Install emergency oversight authority

Even some of the fiercest critics of CPS’ financial management are calling for solutions that stop short of bankruptcy. The budget watchdog Civic Federation opposes Sandack’s bill, telling lawmakers at a March hearing that “we do not see bankruptcy as the best way forward for distressed municipalities in Illinois.”

The group, whose board includes Ciccarone and national bankruptcy expert James Spiotto, is instead advancing a proposal that would place governments in financial crisis under the control of a state panel.

The panel would help with money management calculations such as what services are affordable and whether to increase taxes or sell off assets. The Civic Federation supports allowing governments to declare bankruptcy only if the panel deems it necessary.

“Municipal bankruptcy comes with devastating and long-lasting economic and quality-of-life consequences,” Civic Federation President Laurence Msall testified before a state House judiciary committee, according to copy of his prepared remarks. He noted that bankruptcy comes with high legal costs, makes borrowing more difficult and has been linked to poorer government services.

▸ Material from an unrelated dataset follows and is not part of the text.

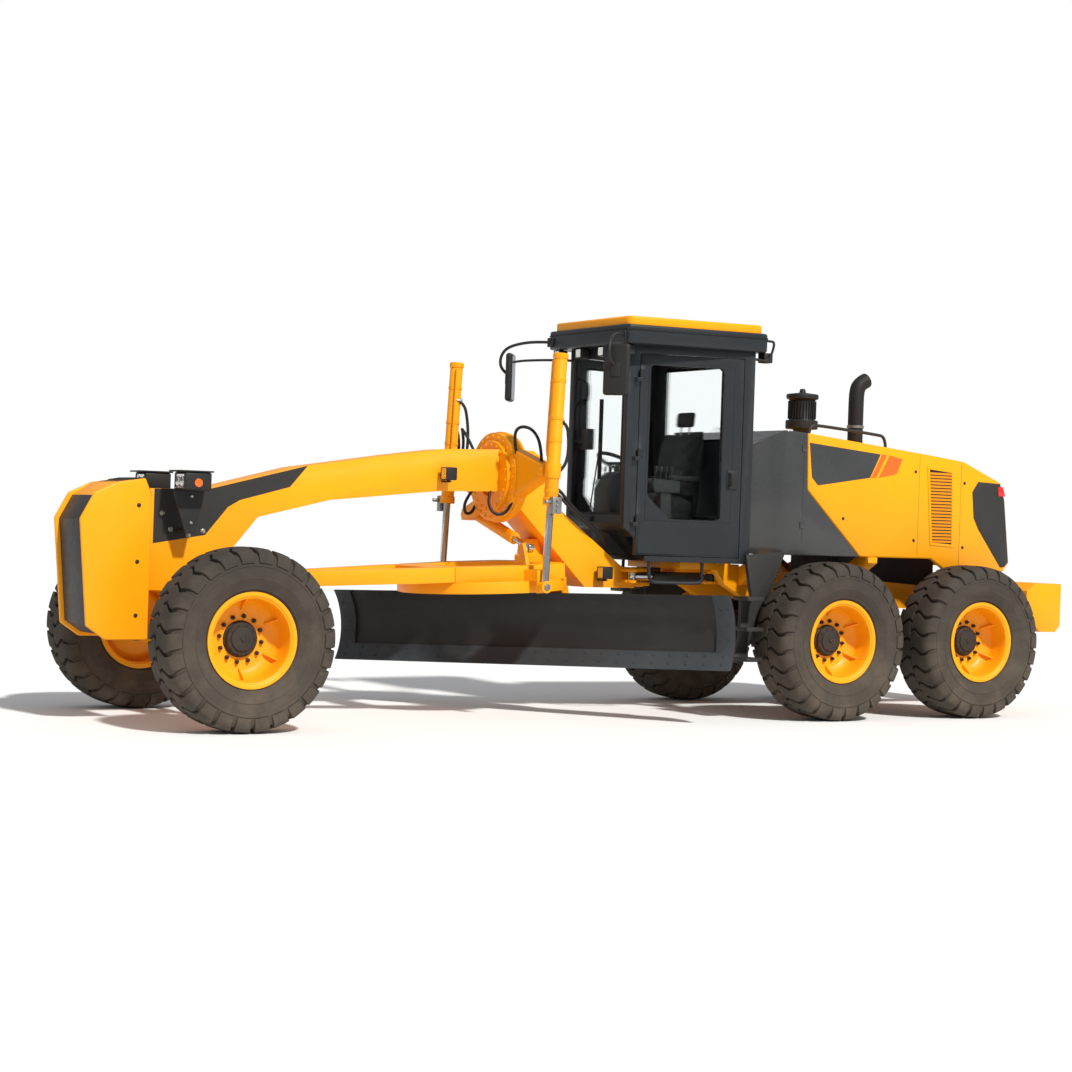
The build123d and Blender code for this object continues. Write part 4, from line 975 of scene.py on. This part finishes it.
TILT = Matrix.Translation(BALL) @ Matrix.Rotation(
    math.radians(DRAWBAR_PITCH), 4, "Y") @ Matrix.Translation(-Vector(BALL))
RING_FRAME = TILT @ Matrix.Translation((RING_X, 0, 0))
BLADE_FRAME = RING_FRAME @ Matrix.Rotation(math.radians(-BLADE_ANGLE), 4, "Z")
FACE_RADIUS = 0.4413
FACE_CENTRE = (-0.0087, 0.5605)


def face_y(z):
    """The board's concave face at a height, in the blade's own frame."""
    return FACE_CENTRE[0] - math.sqrt(FACE_RADIUS ** 2 - (z - FACE_CENTRE[1]) ** 2)


def face_bolt(x, height):
    """A round head on the board's face."""
    foot = Vector((x, face_y(height) - 0.003, height))
    way = Vector((0, FACE_CENTRE[0] - foot.y, FACE_CENTRE[1] - height)).normalized()
    return rod("bolt", foot, foot + way * 0.007, 0.013, 0.002, 12)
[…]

Ciccarone called bankruptcy “the nuclear option.”

“It’s like you don’t want to say divorce when there is marital strife,” he said, “because it may work more as a self-fulfilling prophecy rather than as a deterrent.”

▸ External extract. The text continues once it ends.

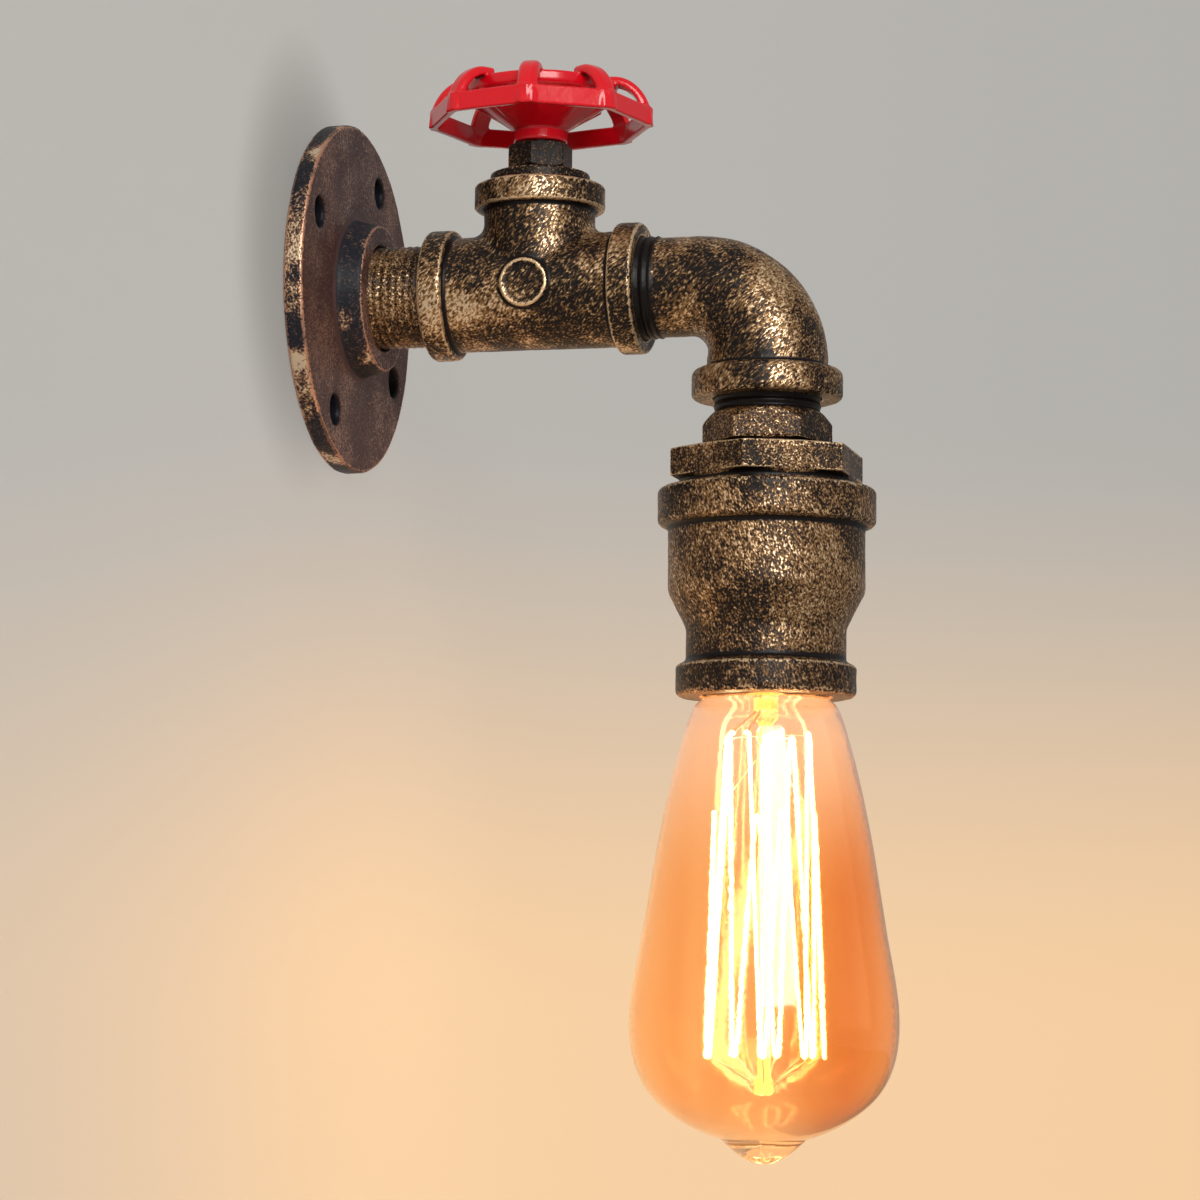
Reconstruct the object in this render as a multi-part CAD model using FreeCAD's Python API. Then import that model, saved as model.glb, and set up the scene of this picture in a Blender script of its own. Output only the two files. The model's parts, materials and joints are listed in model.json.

CPS has been under the state’s emergency oversight before. In 1980, after the district deteriorated into financial crisis, the General Assembly created the Chicago School Finance Authority to supervise schools.

The arrangement lasted until Daley took over the district in 1995. Right away he sought permission from Springfield to divert school district money slated for pensions to other purposes. That same year, the district took its first partial pension holiday.